— START —
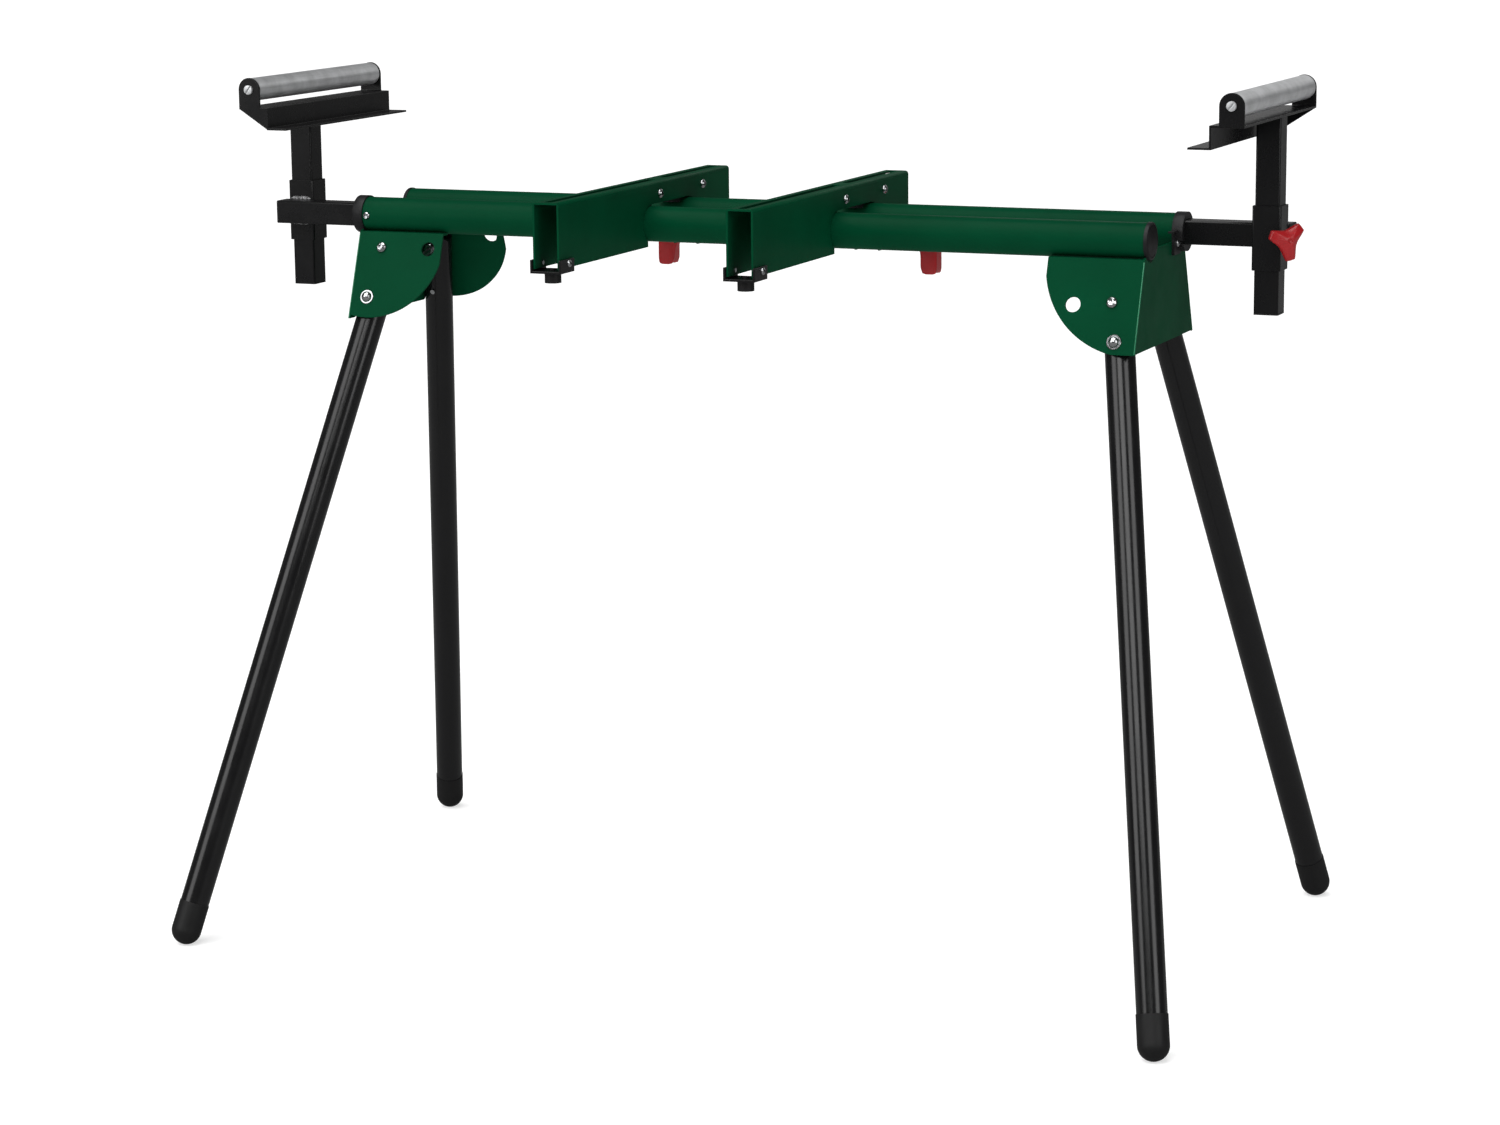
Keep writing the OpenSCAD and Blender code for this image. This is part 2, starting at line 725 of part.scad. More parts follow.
module front_pad(left) {
    color(plastic) translate([holder_x(left), PAD_Y, CLIP_Z]) {
        translate([0, 0, -12]) cylinder(h = 12, r = 9.6);
        cylinder(h = CLIP_T, r = 3);
        translate([0, 0, CLIP_T]) cylinder(h = 1.5, r = 4.5);
    }
}
module left_front_pad() { front_pad(true); }
module right_front_pad() { front_pad(false); }

// hook that grips the rear tube from behind, two cheeks joined by a back
CHEEK_IN = SADDLE_W / 2 + 0.4;
CHEEK_OUT = holder_w / 2 - HOLDER_WALL - GAP;
JAW_SWING = 11;
module jaw_side_view() {
    difference() {
        union() {
            translate(JAW_BOLT) circle(11);
            polygon([
                [88, tube_z + 42], [78.4, tube_z], [78.4, tube_z - 10.3], [69, tube_z - 18.2],
                [68.5, tube_z - 21], [73, tube_z - 24.5],
                [100, tube_z - 29], [140, tube_z - 36], [165, tube_z - 36], [168, tube_z - 22],
                [150, tube_z - 12], [112, tube_z + 12], [107, tube_z + 37]
            ]);
        }
        translate(JAW_BOLT) circle(3 + RUN);
    }
}

// path that the clamp screw follows through the jaw, open at the jaw's lower edge
module screw_path() {
    dy = CLAMP_Y - JAW_BOLT[0];
    dz = CLAMP_Z - JAW_BOLT[1];
    radius = norm([dy, dz]);
    start = atan2(dz, dy);
    sweep = 24;
    translate([-30, JAW_BOLT[0], JAW_BOLT[1]]) rotate([90, 0, 90]) {
        rotate([0, 0, start - sweep]) rotate_extrude(angle = sweep, $fn = 96)
            translate([radius - 4.6, 0]) square([9.2, 60]);
        translate([dy, dz, 0]) cylinder(h = 60, r = 4.6);
    }
}

module clamp_jaw(left) {
    color(plastic) on_holder(left) difference() {
        union() {
            for (x = [-CHEEK_OUT, CHEEK_IN]) upright(x, CHEEK_OUT - CHEEK_IN) jaw_side_view();
            upright(-CHEEK_OUT, 2 * CHEEK_OUT) polygon([
                [112, tube_z - 10], [150, tube_z - 20], [152, tube_z - 15], [114, tube_z - 4]
            ]);
        }
        screw_path();
    }
}
module left_clamp_jaw() { clamp_jaw(true); }
module right_clamp_jaw() { clamp_jaw(false); }

CLAMP_KNOB_X = 40;                           // back face, out from the holder's middle
CLAMP_KNOB_T = 26;
module clamp_screw(left) {
    half = holder_w / 2;
    color(silver) on_holder(left) translate([0, CLAMP_Y, CLAMP_Z]) {
        rod_x(-half - 8, half + 8 + CLAMP_KNOB_X + 6, 4);
        difference() {
            rod_x(half + 0.4, CLAMP_KNOB_X - half - 0.4, 8);
            rod_x(half, CLAMP_KNOB_X, 4);
        }
        translate([-half - 7.4, 0, 0]) rotate([0, 90, 0]) hex_nut(7.5, 7, 4);
    }
}
module left_clamp_screw() { clamp_screw(true); }
module right_clamp_screw() { clamp_screw(false); }

module clamp_knob(left) {
    color(red) on_holder(left) translate([CLAMP_KNOB_X, CLAMP_Y, CLAMP_Z]) difference() {
        union() {
            translate([4, 0, 0]) rotate([0, 90, 0]) rotate([0, 0, -90])
                lobed_knob(43, 14, 10, CLAMP_KNOB_T - 4);
            rod_x(0, 5, 13);
        }
        rod_x(-1, 7, 4);
    }
}
module left_clamp_knob() { clamp_knob(true); }
module right_clamp_knob() { clamp_knob(false); }

front_tube();
rear_tube();
left_bracket();
right_bracket();
tube_caps();
tube_collars();
collar_screws();
pivot_bolts();
pivot_washers_and_nuts();
front_left_leg();
rear_left_leg();
front_right_leg();
rear_right_leg();
front_left_foot();
rear_left_foot();
front_right_foot();
rear_right_foot();
front_left_lock_catch();
rear_left_lock_catch();
front_right_lock_catch();
rear_right_lock_catch();
left_arm();
right_arm();
left_arm_plugs();
right_arm_plugs();
left_post();
right_post();
left_post_plug();
right_post_plug();
left_roller_bracket();
right_roller_bracket();
left_roller_axle();
right_roller_axle();
left_roller();
right_roller();
left_roller_bushes();
right_roller_bushes();
left_post_knob();
right_post_knob();
left_holder();
right_holder();
left_saddles();
right_saddles();
left_holder_bolts();
right_holder_bolts();
left_front_clip();
right_front_clip();
left_front_pad();
right_front_pad();
left_clamp_jaw();
right_clamp_jaw();
left_clamp_screw();
right_clamp_screw();
left_clamp_knob();
right_clamp_knob();
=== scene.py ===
"""Folding stand for a mitre saw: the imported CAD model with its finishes, and mesh pieces for the
screws, lock catches, tube caps, knobs, weld beads and folded edges. Metres, in the row frame:
+X right along the beam tubes, +Y to the rear, +Z up. Sizes of small parts are in mm."""

import json
import math
import random

import bpy
from mathutils import Matrix, Vector


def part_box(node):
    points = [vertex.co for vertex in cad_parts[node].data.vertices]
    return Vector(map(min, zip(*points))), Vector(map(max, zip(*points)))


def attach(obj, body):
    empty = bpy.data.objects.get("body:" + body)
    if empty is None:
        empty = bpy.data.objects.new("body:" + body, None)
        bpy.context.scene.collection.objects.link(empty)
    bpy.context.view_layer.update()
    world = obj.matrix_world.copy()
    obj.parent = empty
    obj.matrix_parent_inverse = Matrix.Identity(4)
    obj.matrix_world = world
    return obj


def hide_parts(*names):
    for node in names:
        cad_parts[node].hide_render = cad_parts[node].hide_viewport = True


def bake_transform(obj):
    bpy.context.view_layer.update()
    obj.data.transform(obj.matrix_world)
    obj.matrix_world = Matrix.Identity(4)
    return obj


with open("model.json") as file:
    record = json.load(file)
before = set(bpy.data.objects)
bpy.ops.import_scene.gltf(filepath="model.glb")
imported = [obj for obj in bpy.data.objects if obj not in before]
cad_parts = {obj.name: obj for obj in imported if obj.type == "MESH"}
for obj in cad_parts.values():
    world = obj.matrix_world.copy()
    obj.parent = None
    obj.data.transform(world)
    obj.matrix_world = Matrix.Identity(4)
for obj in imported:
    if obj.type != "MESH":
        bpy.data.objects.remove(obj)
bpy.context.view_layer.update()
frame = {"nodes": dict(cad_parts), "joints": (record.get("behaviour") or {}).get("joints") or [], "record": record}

MM = 0.001
NODES = frame["nodes"]
JOINTS = {joint["name"]: joint for joint in frame["joints"]}
SLOT_OF = {row["node"]: row["material_slot"] for row in frame["record"]["subparts"]}

# ---------------------------------------------------------------- camera

CAMERA_AT = (1.7514, -4.1730, 1.3454)
CAMERA_YAW = 22.990        # left of straight to the rear, in degrees
CAMERA_PITCH = 11.162      # downwards
CAMERA_ROLL = -0.571
CAMERA_LENS = 90.78
CAMERA_SENSOR = 36         # its width in mm


def add_camera():
    yaw, pitch, roll = (math.radians(a) for a in (CAMERA_YAW, CAMERA_PITCH, CAMERA_ROLL))
    ahead = math.cos(pitch)
    forward = Vector((-math.sin(yaw) * ahead, math.cos(yaw) * ahead, -math.sin(pitch)))
    level = Vector((math.cos(yaw), math.sin(yaw), 0))
    up = level.cross(forward)
    right = level * math.cos(roll) + up * math.sin(roll)
    up = up * math.cos(roll) - level * math.sin(roll)
    data = bpy.data.cameras.new("camera")
    data.lens = CAMERA_LENS
    data.sensor_width = CAMERA_SENSOR
    data.clip_start, data.clip_end = 0.05, 100
    camera = bpy.data.objects.new("camera", data)
    turn = Matrix((right, up, -forward)).transposed().to_4x4()
    camera.matrix_world = Matrix.Translation(CAMERA_AT) @ turn
    bpy.context.scene.collection.objects.link(camera)
    bpy.context.scene.camera = camera


add_camera()

# ---------------------------------------------------------------- materials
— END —
Reproduce only the lines from the one containing "right_holder();" through the one containing "obj.data.transform(world)", inclusive of both.

right_holder();
left_saddles();
right_saddles();
left_holder_bolts();
right_holder_bolts();
left_front_clip();
right_front_clip();
left_front_pad();
right_front_pad();
left_clamp_jaw();
right_clamp_jaw();
left_clamp_screw();
right_clamp_screw();
left_clamp_knob();
right_clamp_knob();
=== scene.py ===
"""Folding stand for a mitre saw: the imported CAD model with its finishes, and mesh pieces for the
screws, lock catches, tube caps, knobs, weld beads and folded edges. Metres, in the row frame:
+X right along the beam tubes, +Y to the rear, +Z up. Sizes of small parts are in mm."""

import json
import math
import random

import bpy
from mathutils import Matrix, Vector


def part_box(node):
    points = [vertex.co for vertex in cad_parts[node].data.vertices]
    return Vector(map(min, zip(*points))), Vector(map(max, zip(*points)))


def attach(obj, body):
    empty = bpy.data.objects.get("body:" + body)
    if empty is None:
        empty = bpy.data.objects.new("body:" + body, None)
        bpy.context.scene.collection.objects.link(empty)
    bpy.context.view_layer.update()
    world = obj.matrix_world.copy()
    obj.parent = empty
    obj.matrix_parent_inverse = Matrix.Identity(4)
    obj.matrix_world = world
    return obj


def hide_parts(*names):
    for node in names:
        cad_parts[node].hide_render = cad_parts[node].hide_viewport = True


def bake_transform(obj):
    bpy.context.view_layer.update()
    obj.data.transform(obj.matrix_world)
    obj.matrix_world = Matrix.Identity(4)
    return obj


with open("model.json") as file:
    record = json.load(file)
before = set(bpy.data.objects)
bpy.ops.import_scene.gltf(filepath="model.glb")
imported = [obj for obj in bpy.data.objects if obj not in before]
cad_parts = {obj.name: obj for obj in imported if obj.type == "MESH"}
for obj in cad_parts.values():
    world = obj.matrix_world.copy()
    obj.parent = None
    obj.data.transform(world)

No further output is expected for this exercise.